*THE PROBLEM:* Restate verbatim the lines between the one holding "# The pocket, its" and the one holding "for node in", both included, and no others.

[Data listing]
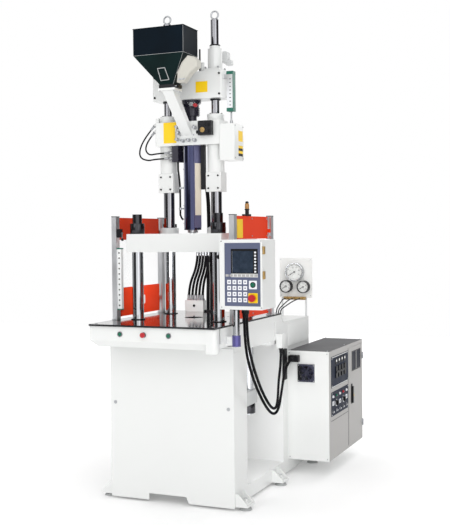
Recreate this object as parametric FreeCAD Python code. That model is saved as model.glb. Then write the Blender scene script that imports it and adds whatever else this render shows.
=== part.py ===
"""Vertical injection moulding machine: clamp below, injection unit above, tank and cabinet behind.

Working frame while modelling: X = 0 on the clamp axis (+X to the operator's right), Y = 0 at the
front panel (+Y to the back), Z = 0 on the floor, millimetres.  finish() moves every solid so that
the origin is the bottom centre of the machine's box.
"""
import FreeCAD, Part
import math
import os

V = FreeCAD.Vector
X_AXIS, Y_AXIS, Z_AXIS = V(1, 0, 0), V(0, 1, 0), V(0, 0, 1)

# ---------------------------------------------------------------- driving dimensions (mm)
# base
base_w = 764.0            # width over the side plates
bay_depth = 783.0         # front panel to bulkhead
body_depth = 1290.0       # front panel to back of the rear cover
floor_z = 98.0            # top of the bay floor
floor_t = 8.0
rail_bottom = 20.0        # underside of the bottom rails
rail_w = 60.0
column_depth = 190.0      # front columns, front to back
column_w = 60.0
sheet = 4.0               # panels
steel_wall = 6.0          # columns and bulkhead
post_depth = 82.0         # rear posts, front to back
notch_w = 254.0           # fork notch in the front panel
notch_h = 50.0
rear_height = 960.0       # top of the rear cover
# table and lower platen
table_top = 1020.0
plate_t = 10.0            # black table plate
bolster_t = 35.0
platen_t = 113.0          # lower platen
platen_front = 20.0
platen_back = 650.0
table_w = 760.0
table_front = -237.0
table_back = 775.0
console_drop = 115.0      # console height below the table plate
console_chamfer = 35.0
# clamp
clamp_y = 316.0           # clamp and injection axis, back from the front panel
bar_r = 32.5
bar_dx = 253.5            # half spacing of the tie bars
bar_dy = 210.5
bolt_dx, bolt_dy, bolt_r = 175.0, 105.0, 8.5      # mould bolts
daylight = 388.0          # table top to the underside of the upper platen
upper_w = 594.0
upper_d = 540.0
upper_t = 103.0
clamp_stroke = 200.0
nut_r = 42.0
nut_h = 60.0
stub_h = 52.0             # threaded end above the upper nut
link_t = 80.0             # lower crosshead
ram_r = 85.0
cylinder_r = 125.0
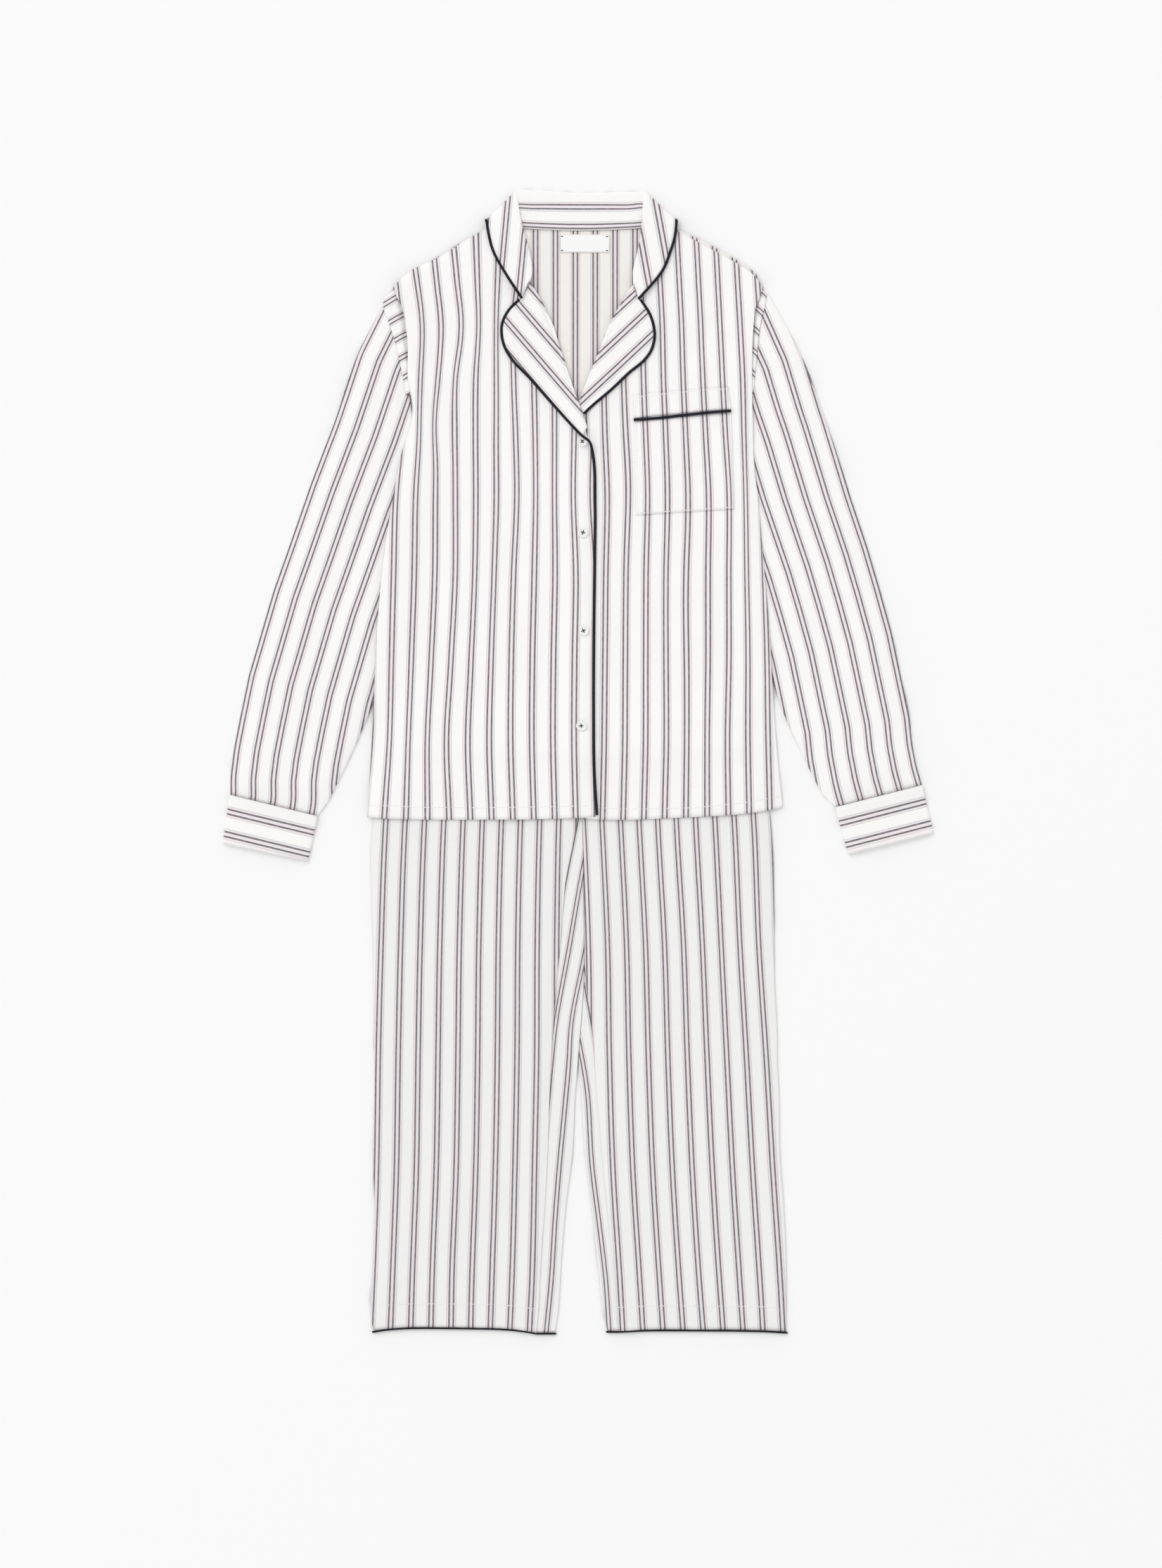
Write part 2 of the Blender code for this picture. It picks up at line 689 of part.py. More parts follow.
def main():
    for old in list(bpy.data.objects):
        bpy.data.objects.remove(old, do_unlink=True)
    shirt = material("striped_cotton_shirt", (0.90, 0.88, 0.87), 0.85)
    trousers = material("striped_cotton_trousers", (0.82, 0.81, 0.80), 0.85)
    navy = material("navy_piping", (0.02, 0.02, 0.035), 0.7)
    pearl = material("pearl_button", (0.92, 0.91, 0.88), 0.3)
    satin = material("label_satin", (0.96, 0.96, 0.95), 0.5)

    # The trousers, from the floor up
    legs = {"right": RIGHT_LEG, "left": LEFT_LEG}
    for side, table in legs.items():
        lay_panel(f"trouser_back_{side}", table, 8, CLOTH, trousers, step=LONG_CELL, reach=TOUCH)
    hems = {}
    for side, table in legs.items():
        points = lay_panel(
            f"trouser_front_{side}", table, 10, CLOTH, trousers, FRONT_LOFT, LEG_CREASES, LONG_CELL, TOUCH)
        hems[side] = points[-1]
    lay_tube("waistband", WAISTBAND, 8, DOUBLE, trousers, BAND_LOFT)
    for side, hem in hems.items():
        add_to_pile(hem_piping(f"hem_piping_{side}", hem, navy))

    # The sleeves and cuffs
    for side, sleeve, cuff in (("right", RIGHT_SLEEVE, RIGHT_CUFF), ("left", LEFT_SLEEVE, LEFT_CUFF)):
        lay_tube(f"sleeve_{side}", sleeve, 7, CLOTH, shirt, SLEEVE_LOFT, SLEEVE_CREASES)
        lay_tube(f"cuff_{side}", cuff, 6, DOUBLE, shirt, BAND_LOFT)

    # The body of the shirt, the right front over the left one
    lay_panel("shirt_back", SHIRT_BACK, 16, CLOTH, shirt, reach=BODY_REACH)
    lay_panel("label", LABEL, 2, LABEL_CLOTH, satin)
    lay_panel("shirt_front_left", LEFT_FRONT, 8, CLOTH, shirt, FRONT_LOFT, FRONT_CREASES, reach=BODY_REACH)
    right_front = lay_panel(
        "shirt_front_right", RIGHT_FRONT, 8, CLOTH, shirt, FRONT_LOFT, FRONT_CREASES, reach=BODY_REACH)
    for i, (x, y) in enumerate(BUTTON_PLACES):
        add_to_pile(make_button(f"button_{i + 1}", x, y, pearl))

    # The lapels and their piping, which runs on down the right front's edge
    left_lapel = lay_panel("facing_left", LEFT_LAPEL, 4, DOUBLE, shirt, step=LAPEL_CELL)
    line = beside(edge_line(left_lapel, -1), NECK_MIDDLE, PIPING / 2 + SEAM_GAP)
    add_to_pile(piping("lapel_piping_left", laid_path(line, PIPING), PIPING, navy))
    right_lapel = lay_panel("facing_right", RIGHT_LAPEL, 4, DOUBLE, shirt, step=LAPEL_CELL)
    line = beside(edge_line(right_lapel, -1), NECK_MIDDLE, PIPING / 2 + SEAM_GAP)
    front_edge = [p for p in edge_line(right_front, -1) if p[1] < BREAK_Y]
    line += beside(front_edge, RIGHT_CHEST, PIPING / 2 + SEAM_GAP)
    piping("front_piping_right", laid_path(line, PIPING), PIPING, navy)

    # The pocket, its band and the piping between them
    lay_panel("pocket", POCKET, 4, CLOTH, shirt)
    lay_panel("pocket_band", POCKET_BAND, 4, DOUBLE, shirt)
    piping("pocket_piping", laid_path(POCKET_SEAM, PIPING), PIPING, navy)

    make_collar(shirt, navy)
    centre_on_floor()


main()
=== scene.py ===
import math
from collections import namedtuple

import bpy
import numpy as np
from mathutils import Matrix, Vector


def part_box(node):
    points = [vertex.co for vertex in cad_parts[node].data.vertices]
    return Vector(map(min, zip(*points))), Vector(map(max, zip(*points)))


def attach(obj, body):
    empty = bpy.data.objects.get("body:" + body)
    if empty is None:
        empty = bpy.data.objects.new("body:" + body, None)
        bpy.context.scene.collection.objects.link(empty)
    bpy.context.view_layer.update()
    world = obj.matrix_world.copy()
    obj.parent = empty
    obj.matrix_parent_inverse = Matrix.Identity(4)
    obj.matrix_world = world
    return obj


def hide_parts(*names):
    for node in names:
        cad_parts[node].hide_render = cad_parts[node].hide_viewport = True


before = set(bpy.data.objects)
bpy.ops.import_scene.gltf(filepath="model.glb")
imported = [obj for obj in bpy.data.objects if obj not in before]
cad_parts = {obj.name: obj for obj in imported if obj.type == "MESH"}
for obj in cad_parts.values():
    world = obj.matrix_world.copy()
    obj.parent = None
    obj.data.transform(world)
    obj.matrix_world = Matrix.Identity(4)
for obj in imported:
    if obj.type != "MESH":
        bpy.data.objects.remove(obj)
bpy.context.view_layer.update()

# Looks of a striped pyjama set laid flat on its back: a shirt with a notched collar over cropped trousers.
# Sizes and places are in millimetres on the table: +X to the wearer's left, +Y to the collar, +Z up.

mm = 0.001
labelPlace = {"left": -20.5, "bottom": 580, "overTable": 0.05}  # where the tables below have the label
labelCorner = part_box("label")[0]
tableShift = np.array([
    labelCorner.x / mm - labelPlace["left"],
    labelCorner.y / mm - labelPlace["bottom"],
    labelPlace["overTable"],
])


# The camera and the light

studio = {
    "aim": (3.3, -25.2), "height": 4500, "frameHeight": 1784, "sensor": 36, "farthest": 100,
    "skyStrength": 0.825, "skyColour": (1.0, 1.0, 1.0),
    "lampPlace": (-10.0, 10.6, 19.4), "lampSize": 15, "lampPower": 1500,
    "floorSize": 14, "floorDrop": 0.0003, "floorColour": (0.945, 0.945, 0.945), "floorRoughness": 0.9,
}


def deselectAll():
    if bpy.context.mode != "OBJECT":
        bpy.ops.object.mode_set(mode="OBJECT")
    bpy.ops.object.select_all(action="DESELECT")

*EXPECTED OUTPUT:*
    # The pocket, its band and the piping between them
    lay_panel("pocket", POCKET, 4, CLOTH, shirt)
    lay_panel("pocket_band", POCKET_BAND, 4, DOUBLE, shirt)
    piping("pocket_piping", laid_path(POCKET_SEAM, PIPING), PIPING, navy)

    make_collar(shirt, navy)
    centre_on_floor()


main()
=== scene.py ===
import math
from collections import namedtuple

import bpy
import numpy as np
from mathutils import Matrix, Vector


def part_box(node):
    points = [vertex.co for vertex in cad_parts[node].data.vertices]
    return Vector(map(min, zip(*points))), Vector(map(max, zip(*points)))


def attach(obj, body):
    empty = bpy.data.objects.get("body:" + body)
    if empty is None:
        empty = bpy.data.objects.new("body:" + body, None)
        bpy.context.scene.collection.objects.link(empty)
    bpy.context.view_layer.update()
    world = obj.matrix_world.copy()
    obj.parent = empty
    obj.matrix_parent_inverse = Matrix.Identity(4)
    obj.matrix_world = world
    return obj


def hide_parts(*names):
    for node in names:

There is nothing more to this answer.